## INSTRUCTIONS FOR THE TASK
Write only the number of lines in the records beneath that hold "rigid".

## DATA
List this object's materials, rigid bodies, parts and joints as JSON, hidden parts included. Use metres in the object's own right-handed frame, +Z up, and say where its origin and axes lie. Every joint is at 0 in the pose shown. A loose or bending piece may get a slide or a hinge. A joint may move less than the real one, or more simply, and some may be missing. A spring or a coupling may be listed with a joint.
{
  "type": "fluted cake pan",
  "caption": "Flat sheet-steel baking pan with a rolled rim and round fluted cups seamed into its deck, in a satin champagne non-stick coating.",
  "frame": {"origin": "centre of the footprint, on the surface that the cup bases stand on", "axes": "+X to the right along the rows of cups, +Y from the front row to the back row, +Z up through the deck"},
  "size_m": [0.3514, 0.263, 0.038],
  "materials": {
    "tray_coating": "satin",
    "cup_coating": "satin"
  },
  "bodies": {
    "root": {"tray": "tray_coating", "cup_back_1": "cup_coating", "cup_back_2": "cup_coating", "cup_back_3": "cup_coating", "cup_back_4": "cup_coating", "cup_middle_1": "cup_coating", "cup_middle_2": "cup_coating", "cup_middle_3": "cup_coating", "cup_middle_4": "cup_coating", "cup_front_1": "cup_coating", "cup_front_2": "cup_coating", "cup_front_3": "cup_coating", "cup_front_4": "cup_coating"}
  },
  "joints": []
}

...

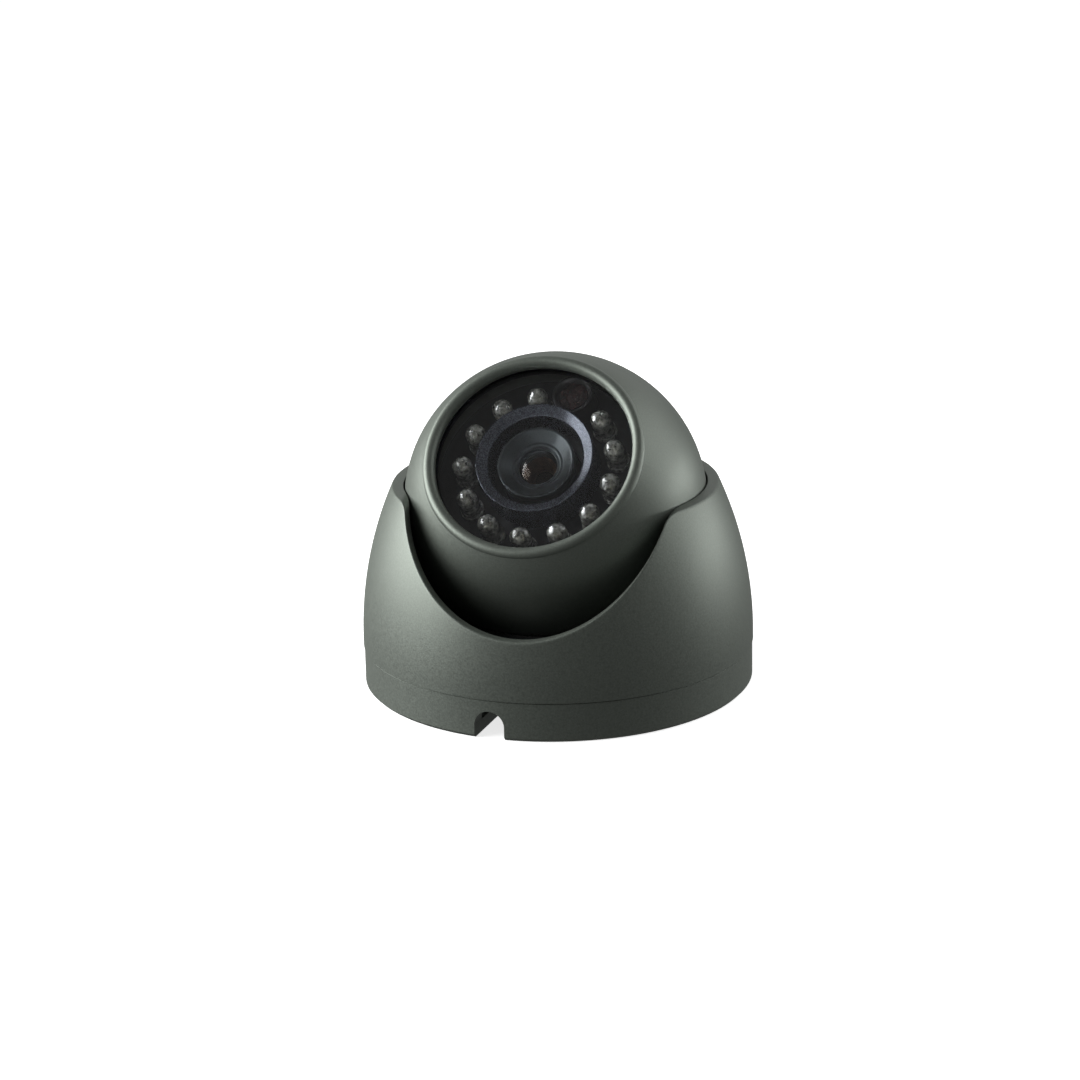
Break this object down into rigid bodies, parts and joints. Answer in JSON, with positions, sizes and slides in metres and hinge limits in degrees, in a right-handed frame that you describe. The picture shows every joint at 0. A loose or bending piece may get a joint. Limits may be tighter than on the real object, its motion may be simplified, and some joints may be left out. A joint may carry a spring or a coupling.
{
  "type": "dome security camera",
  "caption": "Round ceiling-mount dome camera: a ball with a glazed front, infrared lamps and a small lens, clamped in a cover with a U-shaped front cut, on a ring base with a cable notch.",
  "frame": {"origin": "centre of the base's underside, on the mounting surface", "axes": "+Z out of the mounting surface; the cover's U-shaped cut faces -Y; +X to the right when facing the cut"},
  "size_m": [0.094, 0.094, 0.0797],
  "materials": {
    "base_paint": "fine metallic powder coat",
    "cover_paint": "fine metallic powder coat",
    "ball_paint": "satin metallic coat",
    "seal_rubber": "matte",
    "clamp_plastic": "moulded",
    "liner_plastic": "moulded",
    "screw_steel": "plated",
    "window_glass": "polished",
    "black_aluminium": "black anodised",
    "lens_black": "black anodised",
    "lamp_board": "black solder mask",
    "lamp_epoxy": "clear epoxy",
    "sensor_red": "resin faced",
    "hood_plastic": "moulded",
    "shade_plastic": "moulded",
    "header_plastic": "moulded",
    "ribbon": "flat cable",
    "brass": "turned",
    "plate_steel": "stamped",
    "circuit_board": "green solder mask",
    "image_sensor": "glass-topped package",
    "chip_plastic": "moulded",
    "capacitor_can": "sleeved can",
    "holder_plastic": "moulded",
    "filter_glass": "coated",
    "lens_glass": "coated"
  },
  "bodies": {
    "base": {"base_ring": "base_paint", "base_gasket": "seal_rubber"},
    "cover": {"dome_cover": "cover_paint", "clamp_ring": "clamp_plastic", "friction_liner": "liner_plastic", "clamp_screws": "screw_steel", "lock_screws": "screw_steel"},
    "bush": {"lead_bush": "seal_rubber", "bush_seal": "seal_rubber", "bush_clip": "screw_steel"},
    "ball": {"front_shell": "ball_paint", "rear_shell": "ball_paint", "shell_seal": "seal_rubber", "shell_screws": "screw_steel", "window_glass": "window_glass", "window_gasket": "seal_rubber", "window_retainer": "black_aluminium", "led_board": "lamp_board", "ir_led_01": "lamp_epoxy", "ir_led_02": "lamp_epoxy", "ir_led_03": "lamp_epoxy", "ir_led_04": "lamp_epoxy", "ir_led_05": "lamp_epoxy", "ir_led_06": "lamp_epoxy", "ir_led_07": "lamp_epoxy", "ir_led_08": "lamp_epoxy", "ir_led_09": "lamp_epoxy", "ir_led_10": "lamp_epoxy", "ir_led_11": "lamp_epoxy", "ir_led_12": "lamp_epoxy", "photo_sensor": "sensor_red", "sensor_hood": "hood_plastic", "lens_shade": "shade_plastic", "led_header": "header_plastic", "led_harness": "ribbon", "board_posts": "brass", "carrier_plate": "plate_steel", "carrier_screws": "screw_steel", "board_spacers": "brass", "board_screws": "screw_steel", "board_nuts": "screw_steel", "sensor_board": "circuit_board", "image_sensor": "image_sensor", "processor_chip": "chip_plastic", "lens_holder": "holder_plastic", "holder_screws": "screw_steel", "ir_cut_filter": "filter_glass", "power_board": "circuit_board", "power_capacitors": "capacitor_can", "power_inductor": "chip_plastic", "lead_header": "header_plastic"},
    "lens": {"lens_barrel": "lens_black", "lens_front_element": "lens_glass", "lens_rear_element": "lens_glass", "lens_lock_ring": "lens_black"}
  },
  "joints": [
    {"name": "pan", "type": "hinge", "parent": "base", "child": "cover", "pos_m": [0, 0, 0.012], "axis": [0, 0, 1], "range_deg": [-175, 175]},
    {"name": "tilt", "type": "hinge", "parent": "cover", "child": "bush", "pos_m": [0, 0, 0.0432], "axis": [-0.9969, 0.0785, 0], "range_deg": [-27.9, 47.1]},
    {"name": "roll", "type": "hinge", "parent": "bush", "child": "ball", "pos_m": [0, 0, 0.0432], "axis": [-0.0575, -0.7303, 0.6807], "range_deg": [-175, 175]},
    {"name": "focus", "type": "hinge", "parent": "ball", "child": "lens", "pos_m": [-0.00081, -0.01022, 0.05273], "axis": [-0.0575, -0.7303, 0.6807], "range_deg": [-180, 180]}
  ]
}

---

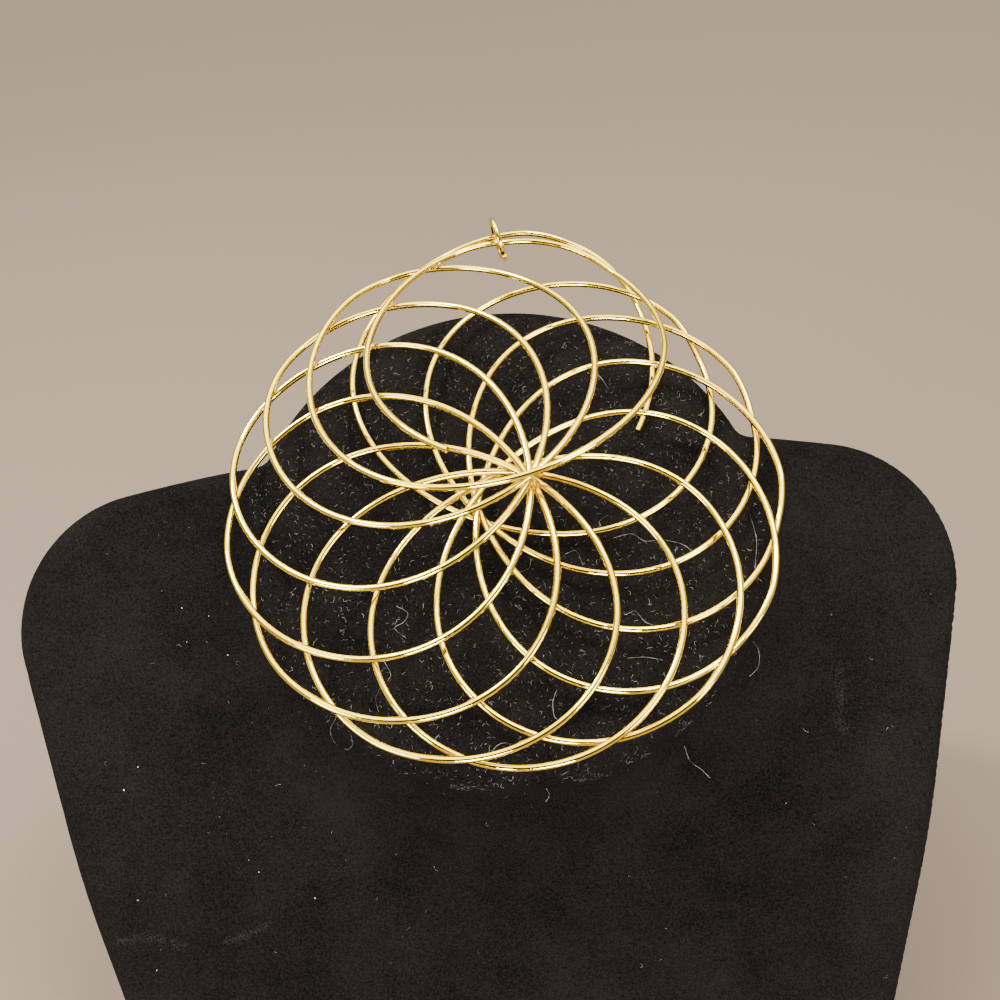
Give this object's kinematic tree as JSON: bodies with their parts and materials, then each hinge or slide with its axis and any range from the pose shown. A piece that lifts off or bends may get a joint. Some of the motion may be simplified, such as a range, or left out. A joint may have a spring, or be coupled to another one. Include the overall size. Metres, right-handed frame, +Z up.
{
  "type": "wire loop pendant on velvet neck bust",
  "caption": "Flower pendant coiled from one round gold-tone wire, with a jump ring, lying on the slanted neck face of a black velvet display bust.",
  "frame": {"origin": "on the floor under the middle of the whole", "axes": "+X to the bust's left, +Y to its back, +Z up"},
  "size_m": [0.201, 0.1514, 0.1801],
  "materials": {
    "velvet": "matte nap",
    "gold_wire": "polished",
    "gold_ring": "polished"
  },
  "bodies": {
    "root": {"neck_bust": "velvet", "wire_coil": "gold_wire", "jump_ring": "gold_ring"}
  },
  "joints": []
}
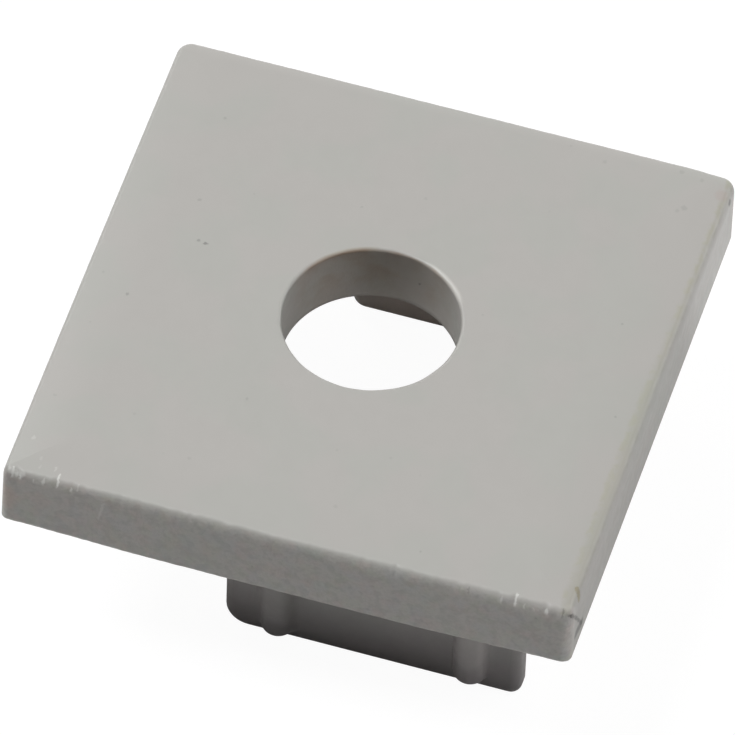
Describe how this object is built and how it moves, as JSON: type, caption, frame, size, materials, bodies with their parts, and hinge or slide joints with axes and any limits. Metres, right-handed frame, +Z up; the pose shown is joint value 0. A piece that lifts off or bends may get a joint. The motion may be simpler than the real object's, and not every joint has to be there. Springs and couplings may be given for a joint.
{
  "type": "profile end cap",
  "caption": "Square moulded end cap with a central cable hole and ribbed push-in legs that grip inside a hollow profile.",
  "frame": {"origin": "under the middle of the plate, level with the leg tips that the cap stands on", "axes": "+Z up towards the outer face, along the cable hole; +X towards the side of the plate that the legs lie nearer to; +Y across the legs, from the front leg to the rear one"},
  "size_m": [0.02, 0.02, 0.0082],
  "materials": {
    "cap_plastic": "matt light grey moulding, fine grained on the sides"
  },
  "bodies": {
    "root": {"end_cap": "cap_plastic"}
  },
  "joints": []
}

## ANSWER IN FULL
2